Sorry again, I am lost. I was able to find a way by which any primitive Pythagorean triple can be expressed as $(u^2 - v^2, 2uv, u^2 + v^2)$ with $u, v \in \mathbb{N}$ and that part of the proof was accepted, but I am unable to understand how and why all non-primitive triples should be expressible the same way. I take the same example of non-primitive Pythagorean triple as in an earlier reply, $(9, 12, 15)$. Since 12 is the only even number in this triple, only it can be expressed as $2uv$ for some natural numbers $u,v$. That leaves 9 to be expressed as $u^2 - v^2$. The possible solutions for $12 = 2uv$ are $(u=1, v=6)$, $(u=2, v=3)$, $(u=3, v=2)$, $(u=6, v=1)$. In none of these solutions do I get $u^2 - v^2 = 9$. In other words, $(9, 12, 15)$ appears to be a counterexample for $(x, y , z) = (u^2 - v^2, 2uv, u^2 + v^2)$. What am I missing?

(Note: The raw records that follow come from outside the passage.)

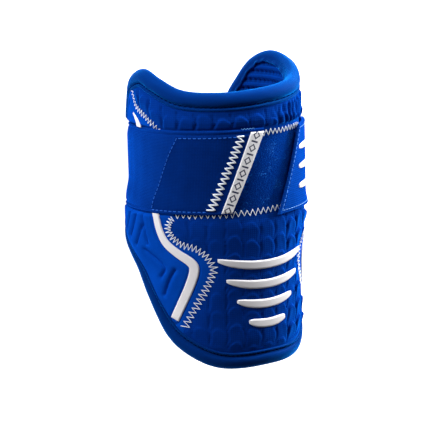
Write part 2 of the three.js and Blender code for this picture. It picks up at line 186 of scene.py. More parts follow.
def under_strap(across, along, out):
    """Presses a piece down to just under the strap where the strap covers it."""
    free = blend_in((np.abs(along - strap_middle) - strap_half - 0.1) / 2)
    pressed = np.minimum(out, strap_path(across / mid_out, -0.3))
    return pressed + (out - pressed) * free


def weighed(first, second, start, end, at):
    return ((end - at) * first + (at - start) * second) / (end - start)


def smooth_line(points, steps, closed=False):
    """A smooth line through the points, with the same number of steps from each to the next."""
    points = np.array(points, float)
    first_ones = range(len(points)) if closed else range(1, len(points))
    if not closed:
        before, after = points[0] * 2 - points[1], points[-1] * 2 - points[-2]
        points = np.array([before, *points, after])
    line = []
    for first in first_ones:
        a, b, c, d = (points[(first + hop) % len(points)] for hop in (-1, 0, 1, 2))
        k0, k1, k2, k3 = np.cumsum([0] + [np.linalg.norm(q - p) ** 0.5 for p, q in ((a, b), (b, c), (c, d))])
        for at in np.linspace(k1, k2, steps, endpoint=False):
            ab, bc, cd = weighed(a, b, k0, k1, at), weighed(b, c, k1, k2, at), weighed(c, d, k2, k3, at)
            abc, bcd = weighed(ab, bc, k0, k2, at), weighed(bc, cd, k1, k3, at)
            line.append(weighed(abc, bcd, k1, k2, at))
    return np.array(line if closed else line + [points[-2]])


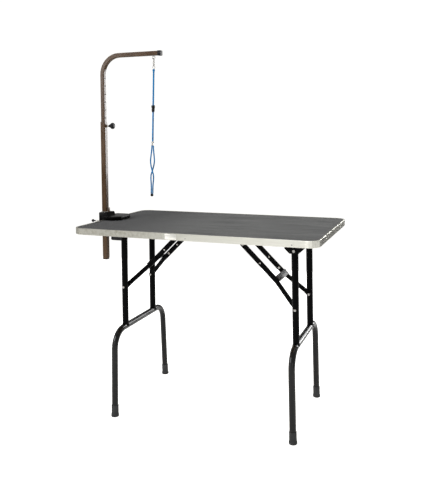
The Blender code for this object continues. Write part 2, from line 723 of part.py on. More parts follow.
def make_anchor(label, side):
    """A channel under the board that carries a rod, on which the upper stays turn."""
    anchor, _, _ = stay_geometry(side)
    holder = label + "_stay_anchor_frame"
    frame(holder, "table", anchor)
    top = FITTING_TOP_Z - anchor.z
    sheet = FITTING_SHEET_Z - anchor.z
    outside = ANCHOR_CHEEK_Y + BRACKET_SHEET / 2
    long = ANCHOR_HALF_LENGTH
    base = prism([(-long, -outside), (long, -outside), (long, outside), (-long, outside)],
                 sheet, top, "base")
    nose = [(0.010 * math.cos(math.pi * i / 8), -0.010 * math.sin(math.pi * i / 8))
            for i in range(9)]
    shoulder = sheet + BRACKET_SHEET / 2
    cheek = [(long, shoulder)] + nose + [(-long, shoulder)]
    cheeks = []
    for row_sign in ROWS.values():
        middle = row_sign * ANCHOR_CHEEK_Y
        cheeks.append(prism(cheek, middle - BRACKET_SHEET / 2, middle + BRACKET_SHEET / 2,
                            "cheek", "Y"))
    solid = joined(base, cheeks, "anchor")
    drill = bore(ROD_RADIUS + BORE_CLEARANCE, -outside - 0.002, outside + 0.002, "Y")
    piece(label + "_stay_anchor", cut(solid, [drill], "anchor"), "black_powder_coat", holder)

    start = UPPER_STAY_Y + STAY_SHEET / 2 + GAP
    end = start + ROD_HEAD
    profile = [(ROD_HEAD_RADIUS * 0.8, -end), (ROD_HEAD_RADIUS, -start - ROD_HEAD * 0.5),
               (ROD_HEAD_RADIUS, -start), (ROD_RADIUS, -start), (ROD_RADIUS, start),
               (ROD_HEAD_RADIUS, start), (ROD_HEAD_RADIUS, start + ROD_HEAD * 0.5),
               (ROD_HEAD_RADIUS * 0.8, end)]
    piece(label + "_stay_rod", turned(profile, "rod", "Y", segments=16), "zinc", holder)


# ---------------------------------------------------------------- grooming arm
def make_post():
    """The outer square tube with its welded boss for the height screw. Its frame has X, Y
    on the post's axis and z = 0 on the floor."""
    frame("post", "table", (ARM_X, ARM_Y, 0))
    outer = square(POST_SIZE, TUBE_CORNER_RADIUS)
    inner = square(POST_SIZE - 2 * POST_WALL, TUBE_CORNER_RADIUS - POST_WALL)
    tube = swept([Vector((0, 0, POST_BOTTOM_Z)), Vector((0, 0, POST_TOP_Z))], [outer, inner],
                 "arm_post")
    face = POST_SIZE / 2
    boss = turned([(BOSS_RADIUS, face - POST_WALL / 2), (BOSS_RADIUS, BOSS_END - 0.001),
                   (BOSS_RADIUS - 0.001, BOSS_END)], "boss", "X", (0, 0, KNOB_Z), 16)
    drill = bore(KNOB_STEM_RADIUS + BORE_CLEARANCE, face - 2 * POST_WALL, BOSS_END + 0.003,
                 "X", (0, 0, KNOB_Z))
    piece("arm_post", cut(joined(tube, [boss], "post"), [drill], "post"),
          "brown_powder_coat", "post")

    low = POST_BOTTOM_Z - GAP
    flange = prism(square(POST_SIZE, TUBE_CORNER_RADIUS), low - PLUG_FLANGE, low, "flange")
    spigot = prism(square(PLUG_SPIGOT, 0.0012), low - PLUG_FLANGE / 2,
                   POST_BOTTOM_Z + PLUG_DEPTH, "spigot")
    piece("post_bottom_plug", joined(flange, [spigot], "plug"), "black_plastic", "post")


def make_bent_arm():
    """The inner square tube: it slides in the post and bends over the table."""
    frame("arm", "post", (ARM_X, ARM_Y, 0))
    outer = square(ARM_SIZE, TUBE_CORNER_RADIUS)
    inner = square(ARM_SIZE - 2 * ARM_WALL, TUBE_CORNER_RADIUS - ARM_WALL)
    path = filleted([(0, 0, ARM_BOTTOM_Z), (0, 0, ARM_AXIS_Z), (ARM_REACH, 0, ARM_AXIS_Z)],
                    ARM_BEND, 10)
    tube = swept(path, [outer, inner], "bent_arm")
    drills = []
    for step in range(-HEIGHT_HOLES_BELOW, HEIGHT_HOLES_ABOVE + 1):
        height = KNOB_Z + step * HEIGHT_HOLE_PITCH
        drills.append(bore(HEIGHT_HOLE_RADIUS, ARM_SIZE / 2 - 0.004, ARM_SIZE / 2 + 0.003, "X",
                           (0, 0, height), 12))
    eye_bore = bore(EYE_WIRE + BORE_CLEARANCE, -0.004, 0.004, "Z",
                    (LEASH_X - ARM_X, 0, ARM_AXIS_Z - ARM_SIZE / 2))
    piece("bent_arm", cut(tube, drills + [eye_bore], "bent_arm"), "brown_powder_coat", "arm")

    shell = ARM_SIZE / 2 + GAP
    end = ARM_REACH + GAP
    blank = square(END_CAP_SIZE, TUBE_CORNER_RADIUS)
    hole = square(2 * shell, TUBE_CORNER_RADIUS)
    outside, inside = [], []
    for x, size in ((end + 0.003 - END_CAP_LENGTH, 1.0), (end + 0.002, 1.0), (end + 0.003, 0.92)):
        outside.append([Vector((x, p.x * size, ARM_AXIS_Z + p.y * size)) for p in blank])
    for x in (end + 0.0002, end + 0.003 - END_CAP_LENGTH):
        inside.append([Vector((x, p.x, ARM_AXIS_Z + p.y)) for p in hole])
    # from the closed end's inner face, out through the mouth and back along the outside
    piece("arm_end_cap", loft(inside + outside, "end_cap"), "black_plastic", "arm")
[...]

You are right. I made a mistake (sloppy translation). It should have been ... of the form $d\cdot (u^2-v^2,2uv,u^2+v^2)$ ...

I apologize for that negligence, @Not anonymous.

 

[Not anonymous]

I apologize for that negligence, @Not anonymous.

No problem (problem ≠ math problem in this context ). Thanks to you as always for promptly reviewing my answers and patiently explaining what I may have missed or got wrong.